Le président français Nicolas Sarkozy a discrètement retiré une coûteuse montre offerte par sa femme lorsqu'il serrait la main de ses partisans sur la place de la Concorde, dimanche, ce qui a relancé les critiques d'adversaires qui lui reprochent d'être fasciné par le luxe et l'argent.

La chaîne i-Télé a diffusé dans la foulée du rassemblement une vidéo où l'on voit le chef d'État faire passer la montre dans sa poche tout en continuant à serrer des mains.

Plusieurs médias se sont demandé ensuite si le politicien craignait de se faire voler ou souhaitait plutôt dissimuler l'objet par crainte de susciter des railleries.

Le Nouvel Observateur, très souvent critique du chef d'État, a souligné avec ironie que la montre du candidat «du peuple» était un modèle de luxe Patek Philippe d'une valeur d'environ 55 000 euros (plus de 70 000$) qui lui a été offert par sa femme, l'ex-mannequin Carla Bruni.

Les réseaux sociaux se sont emparés de l'affaire. Un ancien magistrat, Philippe Bilger, a notamment relevé sur Twitter qu'il faut «tout de même une sacrée vulgarité enrobée d'aisance pour offrir une montre» d'un tel prix.

Quelques jours après le rassemblement, le chef d'État a expliqué pourquoi il avait retiré sa montre.

«C'est un cadeau de ma femme auquel je tiens. Le fermoir s'est ouvert parce que, évidemment, quand on arrive devant 120 000 personnes [...], on est un peu bousculé.

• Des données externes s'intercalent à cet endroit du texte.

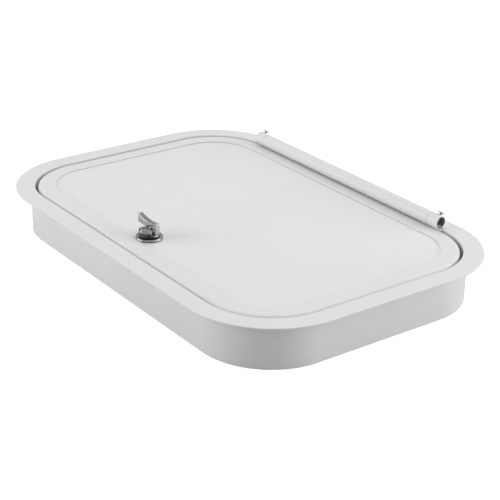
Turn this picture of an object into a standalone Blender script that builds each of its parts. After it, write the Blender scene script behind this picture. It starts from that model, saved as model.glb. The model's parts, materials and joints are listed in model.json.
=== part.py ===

Je ne voulais pas perdre un cadeau de ma femme, c'est tout», a-t-il déclaré.

Dans la première partie de son mandat, le chef d'État avait été bombardé de critiques en raison de son apparente affection pour le luxe. Ses détracteurs le traitaient de «président bling-bling» en référence à la bijouterie tapageuse portée par les rappeurs. Les critiques, récurrentes, portaient sur la soirée de fête tenue dans un établissement luxueux de Paris après sa victoire de 2007, ses vacances sur le yacht d'un riche industriel français ou encore son affection pour les montres Rolex. Il avait ensuite cessé de les porter pour faire taire les critiques.

Gregory Pons, un journaliste spécialisé établi en Suisse qui connaît bien le marché des montres, ne voit rien de répréhensible au fait que Nicolas Sarkozy ait porté une montre de luxe dimanche.

«C'est un cadeau de sa femme. Ce n'est pas de l'argent qui a été volé ou qui a été pris dans les coffres de la République [...]. Pour elle, payer une montre de 50 000, c'est comme pour vous payer une Swatch de 60 francs [suisses]», souligne-t-il en entrevue.

Politiciens discrets

Nombre d'hommes politiques, y compris à gauche, ont des collections, mais préfèrent se montrer discrets à ce sujet parce qu'il y a un «tabou», dit M. Pons, qui ne considère pas les Rolex comme faisant partie du «segment de luxe» du marché même si elles se détaillent entre 5000 et 7000 euros.

Les critiques «hypocrites» qu'on entend découlent, selon lui, de la «jalousie sociale qui a cours dans une société qui se veut égalitaire».

Qu'elle soit pertinente ou non, la question de la richesse et de l'affection, réelle ou supposée, pour le luxe apparaît particulièrement sensible pour les hommes politiques français dans le contexte de crise économique actuel.

Le climat explique en partie l'enthousiasme suscité par la proposition du candidat socialiste François Hollande de taxer à 75% les revenus excédant 1 million de dollars, une mesure «symbolique» qui ne toucherait que quelques milliers de contribuables.

Le président a déjà dénoncé à plusieurs reprises ce qu'il qualifie de sorte de «chasse aux sorcières» contre les riches menée par ses opposants politiques, dont M. Hollande. Il répète que la «gauche caviar» n'a pas de leçons de moralité à donner en matière d'argent.